Results tagged “urban theater” from Drama Queen
My most recent review, Delaware Theatre Company's Master Harold... And the Boys, got me thinking. It seems like there's a burst of African-American issues-related shows in Philly this season--Driving Miss Daisy, Gee's Bend (which, if anyone cares, I thought had a really clunky script but some excellent acting by Kala Moses Baxter and one of my new favorites on the scene, Kes Khemnu), Sizwe Bansi Is Dead, Resurrection, Day of the Picnic--just about every major theater has one show in its season with this theme.*
I suppose part of the reason for the change is that everyone's capitalizing on the election, but really, it started with a recent thrust of nontraditional casting before Obama became the clear presidential candidate and has just sort of snowballed. And while this mass shift in programming focus is certainly long overdue and welcome, well, it begs the real question: why can't Philadelphia, a city whose population is 45% African American, support a dedicated professional African American theater? Since Walter Dallas' departure and Freedom Repertory Theatre's demise (and that's a whole 'nother long story) no one has stepped in to fill the void, and I'm going to guess it's not because Philadelphians are okay with leaving the issue of inclusion to the whims of the city's various white artistic directors, or catching the random touring urban theater production.

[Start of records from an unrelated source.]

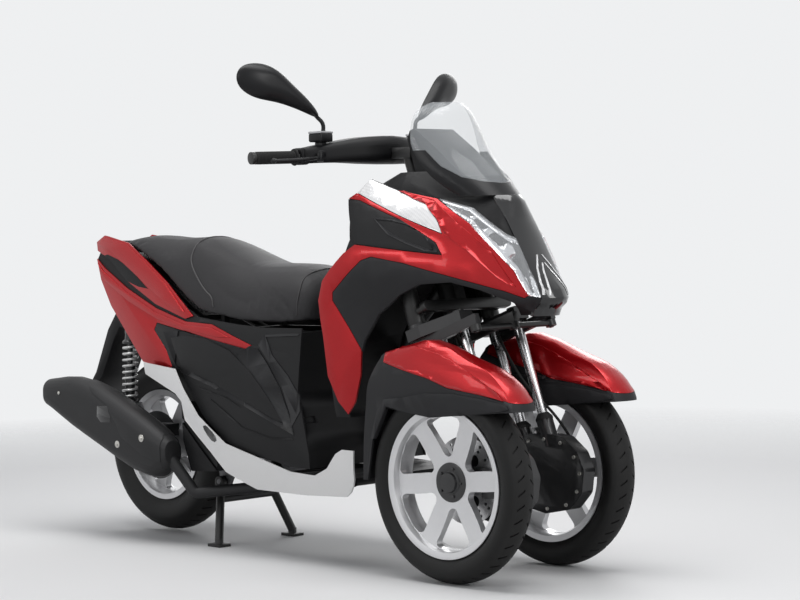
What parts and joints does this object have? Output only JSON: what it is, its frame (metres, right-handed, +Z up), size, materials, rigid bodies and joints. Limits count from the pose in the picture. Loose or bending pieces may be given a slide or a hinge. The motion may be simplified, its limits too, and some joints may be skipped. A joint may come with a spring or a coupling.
{
  "type": "leaning reverse trike scooter",
  "caption": "Leaning scooter with two steered front wheels, one driven rear wheel, opening seat and centre stand.",
  "frame": {"origin": "on the floor, under the middle of the vehicle's length and width", "axes": "+X ahead, +Y to the rider's left, +Z up"},
  "size_m": [1.9086, 0.8178, 1.304],
  "materials": {
    "red_paint": "metallic dark red lacquer",
    "white_paint": "pearl white",
    "black_plastic": "black satin moulding",
    "grey_plastic": "dark grey satin moulding",
    "black_paint": "black frame paint",
    "clear": "clear moulded screen and lenses",
    "white_lens": "white translucent lens",
    "red_lens": "red lens",
    "cast_wheel": "silver painted casting",
    "steel": "ground steel",
    "tyre": "road tyre",
    "rubber": "black rubber",
    "seat_cover": "dark grey seat cover",
    "fork_metal": "silver and black fork castings",
    "engine_metal": "grey castings"
  },
  "bodies": {
    "chassis": {"leaning_arms": "black_paint", "steering_heads": "black_paint", "frame": "black_paint", "cowl_red": "red_paint", "cowl_side_vent": "black_plastic", "signal_lenses": "white_lens", "headlamps": "clear", "cowl_grey": "grey_plastic", "cowl_nose": "black_plastic", "cowl_liner": "black_plastic", "dash": "black_plastic", "windscreen": "clear", "tail_panels": "red_paint", "side_covers": "black_plastic", "body_liner": "black_plastic", "sills": "white_paint", "floorboard": "black_plastic", "storage_box": "black_plastic", "tail_lamp": "red_lens", "rear_fender": "black_plastic", "shocks": "steel", "engine": "engine_metal", "drive_case": "engine_metal", "radiator_cover": "black_plastic", "muffler": "black_paint"},
    "handlebar": {"handlebar": "black_paint", "grips": "rubber", "bar_cover": "black_plastic", "levers": "black_paint", "mirrors": "black_plastic"},
    "fork_left": {"fork_left": "fork_metal", "fender_left": "red_paint", "fender_skirt_left": "grey_plastic"},
    "fork_right": {"fork_right": "fork_metal", "fender_right": "red_paint", "fender_skirt_right": "grey_plastic"},
    "tie_rod": {"tie_rod": "black_paint"},
    "wheel_front_left": {"tyre_front_left": "tyre", "rim_front_left": "cast_wheel", "disc_front_left": "steel"},
    "wheel_front_right": {"tyre_front_right": "tyre", "rim_front_right": "cast_wheel", "disc_front_right": "steel"},
    "wheel_rear": {"tyre_rear": "tyre", "rim_rear": "cast_wheel"},
    "seat": {"seat": "seat_cover", "seat_base": "black_paint"},
    "centre_stand": {"centre_stand": "black_paint"}
  },
  "joints": [
    {"name": "steering", "type": "hinge", "parent": "chassis", "child": "handlebar", "pos_m": [0.7705, 0, 0], "axis": [-0.342, 0, 0.9397], "range_deg": [-30, 30]},
    {"name": "fork_left", "type": "hinge", "parent": "chassis", "child": "fork_left", "pos_m": [0.7705, 0.14, 0], "axis": [-0.342, 0, 0.9397], "range_deg": [-30, 30]},
    {"name": "fork_right", "type": "hinge", "parent": "chassis", "child": "fork_right", "pos_m": [0.7705, -0.14, 0], "axis": [-0.342, 0, 0.9397], "range_deg": [-30, 30]},
    {"name": "tie_rod", "type": "hinge", "parent": "fork_left", "child": "tie_rod", "pos_m": [0.74195, 0.14, 0.62812], "axis": [-0.342, 0, 0.9397], "range_deg": [-30, 30]},
    {"name": "wheel_front_left", "type": "hinge", "parent": "fork_left", "child": "wheel_front_left", "pos_m": [0.7025, 0.1925, 0.25], "axis": [0, 1, 0], "continuous": true},
    {"name": "wheel_front_right", "type": "hinge", "parent": "fork_right", "child": "wheel_front_right", "pos_m": [0.7025, -0.1925, 0.25], "axis": [0, 1, 0], "continuous": true},
    {"name": "wheel_rear", "type": "hinge", "parent": "chassis", "child": "wheel_rear", "pos_m": [-0.6075, 0, 0.257], "axis": [0, 1, 0], "continuous": true},
    {"name": "seat", "type": "hinge", "parent": "chassis", "child": "seat", "pos_m": [0.1225, 0, 0.619], "axis": [0, 1, 0], "range_deg": [0, 48]},
    {"name": "centre_stand", "type": "hinge", "parent": "chassis", "child": "centre_stand", "pos_m": [-0.2975, 0, 0.172], "axis": [0, 1, 0], "range_deg": [0, 95]}
  ],
  "couplings": [
    {"joint": "fork_left", "follows": "steering", "ratio": 1},
    {"joint": "fork_right", "follows": "steering", "ratio": 1},
    {"joint": "tie_rod", "follows": "steering", "ratio": -1}
  ]
}
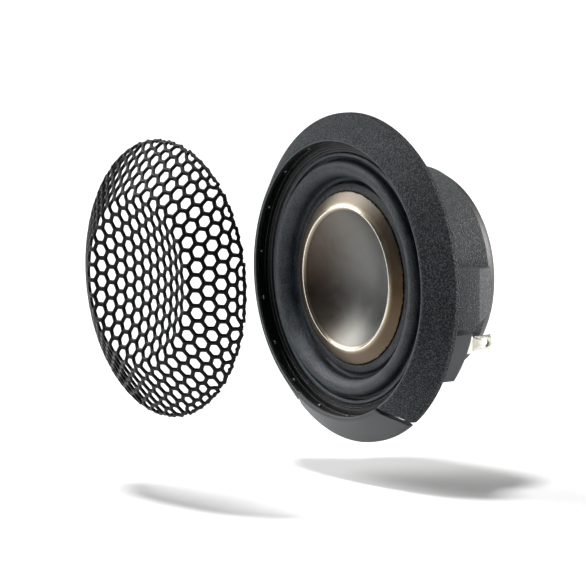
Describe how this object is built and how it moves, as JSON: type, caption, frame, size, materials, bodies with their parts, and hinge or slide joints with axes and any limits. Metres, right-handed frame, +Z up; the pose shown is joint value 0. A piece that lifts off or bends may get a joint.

Mind you, I'm not knocking the efforts at diversity being made by any of these other companies. I think it's great for the city and even better for expanding everyone's audience base. But honestly, what is going on here, and why?
*By the way Philly folks, I'm omitting InterAct from inclusion and discussion on this post, as their commitment to programming diversity has been part of their mission since the company's inception.
Last week in Manhattan, an organization founded by Ossie Davis and Ruby Dee, The Coalition of Theaters of Color, called a town meeting to discuss "the issue of sustainability" in small New York state African-American and Latino nonprofit theaters. An article in Backstage highlighted the meeting's focus on media and grantwriters' biases against these companies, and it brought me back to an issue that keeps popping up--why does urban-gospel-chitlin circuit-call-it-what-you-will-theater do so well?
Those for-profit touring companies helmed by Tyler Perry, Je'Caryous Johnson (I wrote this one) and David E. Talbert, among others, develop their own shows from scratch, sell out houses while advertising largely outside major media outlets, without reviews, and attract marquee names. Sure there are quality issues, and for-profits leave little room for experimentation, but on the flipside, if you're successful enough, you can ultimately do all the experimenting you'd like--or start your own nonprofit, for that matter.
On Broadway, The Color Purple has turned a gorgeous profit for its creators, In the Heights is a Tony bonanza, and Cat on a Hot Tin Roof, with its African-American cast, flourished despite mixed reviews. As a reviewer, I've already noticed a recent shift in typically white non-profit houses toward more diverse programming, and can't help but attribute this to their notice of Broadway's multi-culti success stories. Here in Philly, the Arden's production of August Wlson's The Piano Lesson was extended even though Delaware Theatre Company (just a half-hour outside the city) was set to open the same play the following week.
So why can't minority-run non-profits catch the same kind of fire?
Could it be that the nonprofit model just doesn't serve people of color in the same way? If traditionally white channels aren't working, why keep using them? I participated in a roundtable discussion at USC in February where the subject came up, and used the example of the Jews' exclusion from banking and media. Once we stopped banging on their doors and built our own houses, we managed to do okay for ourselves. It's less an issue of "separate but equal" than "money talks." There's certainly a precedent in the African American community: look no farther than Madame C.J. Walker, who took her money and opened a theater that still operates today with a mandate to serve Indianapolis' African American community.
The Coalition would do well to look to the urban circuit's theater entrepreneurs for assistance with marketing and funding. There's may be an issue of snobbery on the part of non-profits toward what is viewed as a lowbrow entertainment, but guess what? Tyler Perry, who used to live in his car, isn't complaining about funding or bad reviews--which at this point, he receives almost as a matter of courtesy.
I'm not suggesting that minority theaters ought to give up the fight against funding inequity and media biases. Obviously, it's a real, frustrating and intolerable situation. But I am suggesting that if things have gotten so bad that the issues the coalition is addressing aren't about programming or education, but about the continuation of their very existence, well, maybe it's time to look elsewhere for answers.